Tuesday, March 9, 2010

Reconsidering

Scott and I have begun searching out internet connections for the road. It's not a easy as I thought it would be or as the commercials make it seem (of course). What we've found requires a two-year contract, may have questionable service areas, and probably doesn't really work in Antarctica. It is, as Scott put, "more of a committed relationship than a one-night stand kind of service." I hate to buy into a service that may or may not serve my purpose on the road.

This shouldn't be too much of a complication for one class since we could always pop into a coffee shop or wifi hub while I graded and checked emails but the other class is more complicated. It requires two live lectures per week plus a one hour office hour session and pretty steady email. I don't want to be the annoying girl in the corner of a coffee shop with her headset on explaining what a subject-verb agreement is. I can only imagine the roar of the espresso machine over the audio, too. My students wonder what the terrible clanking noise is when my radiators come on in the apartment right now.

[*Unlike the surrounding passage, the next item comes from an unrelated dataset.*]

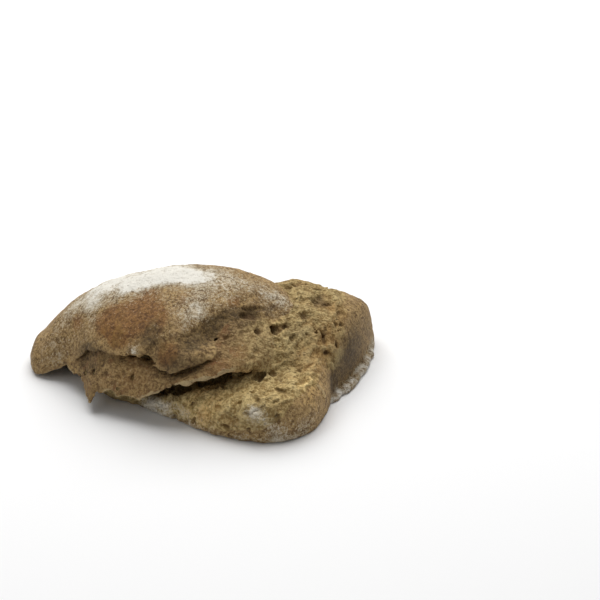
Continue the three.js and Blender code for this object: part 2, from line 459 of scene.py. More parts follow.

I'm going to continue searching. The 4G network would be lovely but I don't want to have to pay an arm and a leg to make internet happen in the woods of northern California.

Another consideration: if I use the internet for work, is that tax deductible?

1 comment:

  1. Using Internet or buying a specific Internet service (and/or the equipment necessary & monthly fees of a two-year contract) is absolutely tax-deductible (until the IRS tells me otherwise :)). If you're using it for personal use too, you might only be able to deduct a portion of it (similar to if you work from home, you can only deduct the percentage of space that's dedicated to your "home office"), but you should still be able to deduct a lot of it.

    As for service--I dunno. I have a 3G smartphone (Droid OS on the HTC Eris from Verizon), and I was going to say, get that! But it wouldn't do much in the way of live online lectures (maybe you could Bluetooth in the car?) and its interface isn't large enough that you wouldn't want to throw it across (...the room? the car? the campground?) after an office hour session.